— Begin —

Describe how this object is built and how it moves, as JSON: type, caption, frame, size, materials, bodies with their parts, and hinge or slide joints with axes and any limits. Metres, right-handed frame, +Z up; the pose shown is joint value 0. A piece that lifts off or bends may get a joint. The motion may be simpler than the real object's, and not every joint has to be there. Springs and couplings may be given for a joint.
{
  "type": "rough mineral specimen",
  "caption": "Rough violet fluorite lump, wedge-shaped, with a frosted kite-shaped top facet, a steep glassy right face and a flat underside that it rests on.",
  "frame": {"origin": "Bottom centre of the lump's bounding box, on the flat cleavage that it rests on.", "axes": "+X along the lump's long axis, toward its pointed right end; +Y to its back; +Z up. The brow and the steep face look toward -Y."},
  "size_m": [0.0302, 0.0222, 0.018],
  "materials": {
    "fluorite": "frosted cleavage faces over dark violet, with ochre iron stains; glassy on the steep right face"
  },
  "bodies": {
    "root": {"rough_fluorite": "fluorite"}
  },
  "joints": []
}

— End —

• [Set problem]: Extract all of the data shown above without alteration.

• [Complete output]:
Describe how this object is built and how it moves, as JSON: type, caption, frame, size, materials, bodies with their parts, and hinge or slide joints with axes and any limits. Metres, right-handed frame, +Z up; the pose shown is joint value 0. A piece that lifts off or bends may get a joint. The motion may be simpler than the real object's, and not every joint has to be there. Springs and couplings may be given for a joint.
{
  "type": "rough mineral specimen",
  "caption": "Rough violet fluorite lump, wedge-shaped, with a frosted kite-shaped top facet, a steep glassy right face and a flat underside that it rests on.",
  "frame": {"origin": "Bottom centre of the lump's bounding box, on the flat cleavage that it rests on.", "axes": "+X along the lump's long axis, toward its pointed right end; +Y to its back; +Z up. The brow and the steep face look toward -Y."},
  "size_m": [0.0302, 0.0222, 0.018],
  "materials": {
    "fluorite": "frosted cleavage faces over dark violet, with ochre iron stains; glassy on the steep right face"
  },
  "bodies": {
    "root": {"rough_fluorite": "fluorite"}
  },
  "joints": []
}